**** Data excerpt

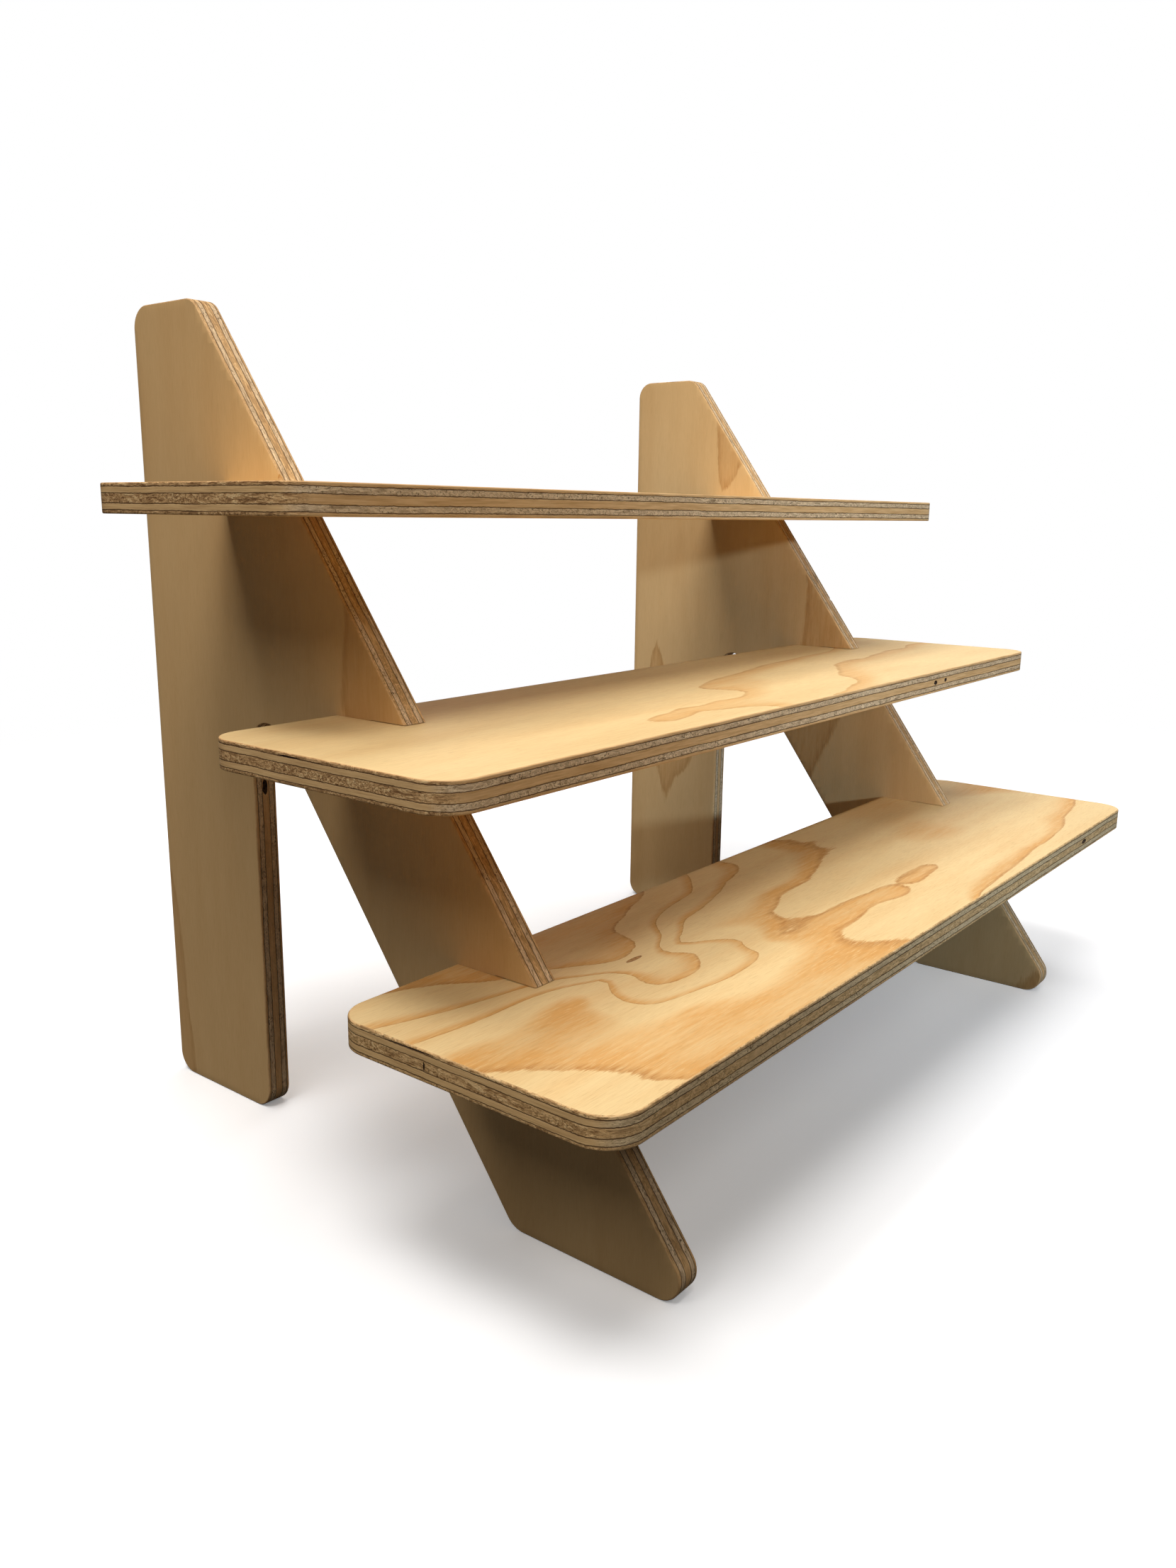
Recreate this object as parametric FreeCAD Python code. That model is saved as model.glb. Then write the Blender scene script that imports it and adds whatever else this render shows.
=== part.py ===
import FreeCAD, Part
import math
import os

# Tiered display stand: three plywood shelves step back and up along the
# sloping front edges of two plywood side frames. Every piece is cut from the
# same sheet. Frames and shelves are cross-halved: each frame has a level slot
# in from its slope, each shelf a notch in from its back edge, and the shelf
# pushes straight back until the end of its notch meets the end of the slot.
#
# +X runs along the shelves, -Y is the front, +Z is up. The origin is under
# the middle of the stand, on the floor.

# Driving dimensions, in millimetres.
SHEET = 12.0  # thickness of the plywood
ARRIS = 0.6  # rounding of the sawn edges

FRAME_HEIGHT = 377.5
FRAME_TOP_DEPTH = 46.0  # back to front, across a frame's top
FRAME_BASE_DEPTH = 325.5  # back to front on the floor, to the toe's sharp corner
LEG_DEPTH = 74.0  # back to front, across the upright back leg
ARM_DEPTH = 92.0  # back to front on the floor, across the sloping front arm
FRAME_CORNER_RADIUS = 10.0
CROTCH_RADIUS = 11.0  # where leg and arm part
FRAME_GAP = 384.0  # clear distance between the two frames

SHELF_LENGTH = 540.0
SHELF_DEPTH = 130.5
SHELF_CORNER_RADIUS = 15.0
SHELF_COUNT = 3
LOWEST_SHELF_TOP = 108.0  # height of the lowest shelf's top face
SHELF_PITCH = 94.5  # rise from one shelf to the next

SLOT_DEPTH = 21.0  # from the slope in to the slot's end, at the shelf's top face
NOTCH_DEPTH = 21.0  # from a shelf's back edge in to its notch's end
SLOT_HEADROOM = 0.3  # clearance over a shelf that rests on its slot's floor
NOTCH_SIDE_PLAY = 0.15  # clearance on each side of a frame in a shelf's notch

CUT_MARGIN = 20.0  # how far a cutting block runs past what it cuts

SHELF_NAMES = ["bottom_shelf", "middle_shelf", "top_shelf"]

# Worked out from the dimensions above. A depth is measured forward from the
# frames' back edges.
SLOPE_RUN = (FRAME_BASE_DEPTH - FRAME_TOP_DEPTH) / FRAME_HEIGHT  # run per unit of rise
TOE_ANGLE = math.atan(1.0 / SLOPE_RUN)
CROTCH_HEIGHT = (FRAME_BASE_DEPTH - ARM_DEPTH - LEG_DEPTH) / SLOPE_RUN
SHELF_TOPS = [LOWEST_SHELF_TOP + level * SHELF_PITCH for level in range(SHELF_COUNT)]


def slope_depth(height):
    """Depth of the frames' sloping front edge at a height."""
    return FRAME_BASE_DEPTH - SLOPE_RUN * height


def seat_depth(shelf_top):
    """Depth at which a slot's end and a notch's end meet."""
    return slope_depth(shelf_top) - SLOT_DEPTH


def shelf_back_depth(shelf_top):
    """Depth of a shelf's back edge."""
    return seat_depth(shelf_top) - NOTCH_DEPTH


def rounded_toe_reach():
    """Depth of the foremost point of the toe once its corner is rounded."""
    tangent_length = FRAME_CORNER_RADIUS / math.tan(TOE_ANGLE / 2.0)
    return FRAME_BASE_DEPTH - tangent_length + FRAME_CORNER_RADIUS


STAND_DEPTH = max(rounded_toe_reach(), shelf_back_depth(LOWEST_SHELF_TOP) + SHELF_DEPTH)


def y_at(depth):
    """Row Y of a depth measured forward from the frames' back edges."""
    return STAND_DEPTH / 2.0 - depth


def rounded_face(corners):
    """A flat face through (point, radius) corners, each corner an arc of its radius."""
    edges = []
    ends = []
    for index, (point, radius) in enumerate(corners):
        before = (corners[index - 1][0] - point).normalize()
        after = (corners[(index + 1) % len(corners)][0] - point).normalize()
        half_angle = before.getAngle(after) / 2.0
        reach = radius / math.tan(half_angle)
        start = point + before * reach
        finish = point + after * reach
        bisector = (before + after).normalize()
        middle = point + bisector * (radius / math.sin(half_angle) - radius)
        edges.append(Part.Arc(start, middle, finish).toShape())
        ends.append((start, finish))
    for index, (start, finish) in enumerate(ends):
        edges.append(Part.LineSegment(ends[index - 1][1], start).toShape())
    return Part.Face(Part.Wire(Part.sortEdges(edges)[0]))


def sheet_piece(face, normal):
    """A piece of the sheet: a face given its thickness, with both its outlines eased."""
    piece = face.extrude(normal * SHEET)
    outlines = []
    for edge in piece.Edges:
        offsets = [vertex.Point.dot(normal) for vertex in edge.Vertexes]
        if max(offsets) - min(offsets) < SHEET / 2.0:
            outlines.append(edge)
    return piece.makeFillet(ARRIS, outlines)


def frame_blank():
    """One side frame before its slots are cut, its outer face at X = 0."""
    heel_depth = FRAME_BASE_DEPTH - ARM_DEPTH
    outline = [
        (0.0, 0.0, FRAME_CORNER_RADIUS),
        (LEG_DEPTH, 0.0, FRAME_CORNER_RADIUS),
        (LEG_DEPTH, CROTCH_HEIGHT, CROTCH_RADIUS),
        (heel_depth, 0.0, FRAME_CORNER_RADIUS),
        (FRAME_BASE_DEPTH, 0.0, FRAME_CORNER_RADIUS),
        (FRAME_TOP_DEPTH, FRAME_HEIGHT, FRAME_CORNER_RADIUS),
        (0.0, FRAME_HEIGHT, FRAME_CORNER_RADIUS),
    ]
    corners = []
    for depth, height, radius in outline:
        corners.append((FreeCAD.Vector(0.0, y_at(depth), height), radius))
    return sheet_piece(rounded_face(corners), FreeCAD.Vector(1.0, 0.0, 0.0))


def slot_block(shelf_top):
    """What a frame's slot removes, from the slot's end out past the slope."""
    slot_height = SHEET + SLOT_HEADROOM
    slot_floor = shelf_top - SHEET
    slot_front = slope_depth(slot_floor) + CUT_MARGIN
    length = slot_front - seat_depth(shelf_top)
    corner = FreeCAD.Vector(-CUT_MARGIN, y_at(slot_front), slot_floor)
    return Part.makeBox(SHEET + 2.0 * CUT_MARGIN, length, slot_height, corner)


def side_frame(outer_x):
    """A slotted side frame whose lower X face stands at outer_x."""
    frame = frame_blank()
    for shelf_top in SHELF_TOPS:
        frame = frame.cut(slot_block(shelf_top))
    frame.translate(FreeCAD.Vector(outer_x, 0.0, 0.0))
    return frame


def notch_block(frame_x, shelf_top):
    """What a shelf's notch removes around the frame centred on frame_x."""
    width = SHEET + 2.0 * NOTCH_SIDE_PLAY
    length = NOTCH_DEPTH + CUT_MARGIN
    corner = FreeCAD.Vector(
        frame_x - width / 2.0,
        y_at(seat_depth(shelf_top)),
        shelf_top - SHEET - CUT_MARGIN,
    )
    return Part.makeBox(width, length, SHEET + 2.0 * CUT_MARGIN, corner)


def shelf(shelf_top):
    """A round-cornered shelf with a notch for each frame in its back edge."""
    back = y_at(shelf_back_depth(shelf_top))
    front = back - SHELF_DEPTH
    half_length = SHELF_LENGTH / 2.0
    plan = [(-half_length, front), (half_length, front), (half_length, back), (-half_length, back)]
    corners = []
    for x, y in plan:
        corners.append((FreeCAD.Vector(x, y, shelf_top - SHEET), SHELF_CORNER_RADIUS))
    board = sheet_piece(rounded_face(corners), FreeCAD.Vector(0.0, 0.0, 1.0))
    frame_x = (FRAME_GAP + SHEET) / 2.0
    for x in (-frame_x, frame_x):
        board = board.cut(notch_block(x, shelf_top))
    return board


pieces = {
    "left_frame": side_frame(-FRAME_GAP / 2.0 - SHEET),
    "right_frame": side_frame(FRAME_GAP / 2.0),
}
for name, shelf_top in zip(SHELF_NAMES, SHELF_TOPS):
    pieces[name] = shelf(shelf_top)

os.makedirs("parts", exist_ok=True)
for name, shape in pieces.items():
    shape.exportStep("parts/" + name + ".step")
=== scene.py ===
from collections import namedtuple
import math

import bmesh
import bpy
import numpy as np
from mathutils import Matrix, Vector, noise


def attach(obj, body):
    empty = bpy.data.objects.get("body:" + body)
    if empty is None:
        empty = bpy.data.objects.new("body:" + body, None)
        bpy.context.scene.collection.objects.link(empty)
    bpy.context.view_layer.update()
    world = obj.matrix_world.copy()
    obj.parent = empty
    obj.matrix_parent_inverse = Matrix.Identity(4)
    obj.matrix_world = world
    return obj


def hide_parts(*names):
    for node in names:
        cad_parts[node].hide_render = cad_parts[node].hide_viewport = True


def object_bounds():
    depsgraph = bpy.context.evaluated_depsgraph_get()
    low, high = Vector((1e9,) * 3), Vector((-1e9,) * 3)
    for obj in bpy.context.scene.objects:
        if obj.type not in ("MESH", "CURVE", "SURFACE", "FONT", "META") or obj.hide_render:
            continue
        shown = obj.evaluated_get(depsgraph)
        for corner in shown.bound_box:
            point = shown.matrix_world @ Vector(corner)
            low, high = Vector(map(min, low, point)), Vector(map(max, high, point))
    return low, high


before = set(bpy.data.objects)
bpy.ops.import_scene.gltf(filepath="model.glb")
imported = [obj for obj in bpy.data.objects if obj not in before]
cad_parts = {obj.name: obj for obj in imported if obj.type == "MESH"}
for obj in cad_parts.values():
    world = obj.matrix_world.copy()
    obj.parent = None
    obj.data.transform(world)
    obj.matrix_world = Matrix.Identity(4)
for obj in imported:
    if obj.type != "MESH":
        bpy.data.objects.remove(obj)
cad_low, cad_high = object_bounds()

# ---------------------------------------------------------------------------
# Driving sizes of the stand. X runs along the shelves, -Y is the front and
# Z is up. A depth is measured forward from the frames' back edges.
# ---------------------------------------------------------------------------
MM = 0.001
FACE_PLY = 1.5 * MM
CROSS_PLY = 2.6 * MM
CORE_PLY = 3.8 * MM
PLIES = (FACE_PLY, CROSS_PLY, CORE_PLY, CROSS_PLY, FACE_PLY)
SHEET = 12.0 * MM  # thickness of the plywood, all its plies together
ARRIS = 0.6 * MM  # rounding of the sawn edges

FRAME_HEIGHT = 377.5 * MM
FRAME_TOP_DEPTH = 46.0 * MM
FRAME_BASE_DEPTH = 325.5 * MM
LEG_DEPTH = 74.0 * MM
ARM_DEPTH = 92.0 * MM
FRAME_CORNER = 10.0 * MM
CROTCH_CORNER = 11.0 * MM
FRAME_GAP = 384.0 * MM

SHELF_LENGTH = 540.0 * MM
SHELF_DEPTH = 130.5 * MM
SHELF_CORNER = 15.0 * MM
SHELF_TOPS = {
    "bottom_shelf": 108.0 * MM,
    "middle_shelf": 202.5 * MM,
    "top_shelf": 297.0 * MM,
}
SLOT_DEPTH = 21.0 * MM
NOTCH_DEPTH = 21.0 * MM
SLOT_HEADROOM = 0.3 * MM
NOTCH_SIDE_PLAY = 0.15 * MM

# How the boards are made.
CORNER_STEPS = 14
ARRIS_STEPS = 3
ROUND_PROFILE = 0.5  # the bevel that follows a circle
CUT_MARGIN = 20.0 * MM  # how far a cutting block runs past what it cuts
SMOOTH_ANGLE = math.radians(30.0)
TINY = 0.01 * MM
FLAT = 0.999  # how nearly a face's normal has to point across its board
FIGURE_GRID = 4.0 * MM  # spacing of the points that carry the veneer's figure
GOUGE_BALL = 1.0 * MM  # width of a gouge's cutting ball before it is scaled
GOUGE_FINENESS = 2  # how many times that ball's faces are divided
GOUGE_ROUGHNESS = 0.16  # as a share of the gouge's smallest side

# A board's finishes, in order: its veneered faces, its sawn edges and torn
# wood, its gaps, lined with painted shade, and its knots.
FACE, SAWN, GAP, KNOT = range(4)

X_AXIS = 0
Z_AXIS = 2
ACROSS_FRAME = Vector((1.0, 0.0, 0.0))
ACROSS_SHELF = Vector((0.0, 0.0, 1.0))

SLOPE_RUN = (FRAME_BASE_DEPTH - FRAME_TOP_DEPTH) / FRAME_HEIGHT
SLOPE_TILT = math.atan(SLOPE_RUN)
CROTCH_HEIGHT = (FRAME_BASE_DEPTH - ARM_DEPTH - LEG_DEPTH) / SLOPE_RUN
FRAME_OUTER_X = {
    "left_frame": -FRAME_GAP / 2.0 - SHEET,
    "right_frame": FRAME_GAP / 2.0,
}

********

__Task description__
Print the lines from the line containing "return board" to the line containing "obj.matrix_world = world", both ends included, exactly and with nothing added.

__Answer to the exercise__
    return board


pieces = {
    "left_frame": side_frame(-FRAME_GAP / 2.0 - SHEET),
    "right_frame": side_frame(FRAME_GAP / 2.0),
}
for name, shelf_top in zip(SHELF_NAMES, SHELF_TOPS):
    pieces[name] = shelf(shelf_top)

os.makedirs("parts", exist_ok=True)
for name, shape in pieces.items():
    shape.exportStep("parts/" + name + ".step")
=== scene.py ===
from collections import namedtuple
import math

import bmesh
import bpy
import numpy as np
from mathutils import Matrix, Vector, noise


def attach(obj, body):
    empty = bpy.data.objects.get("body:" + body)
    if empty is None:
        empty = bpy.data.objects.new("body:" + body, None)
        bpy.context.scene.collection.objects.link(empty)
    bpy.context.view_layer.update()
    world = obj.matrix_world.copy()
    obj.parent = empty
    obj.matrix_parent_inverse = Matrix.Identity(4)
    obj.matrix_world = world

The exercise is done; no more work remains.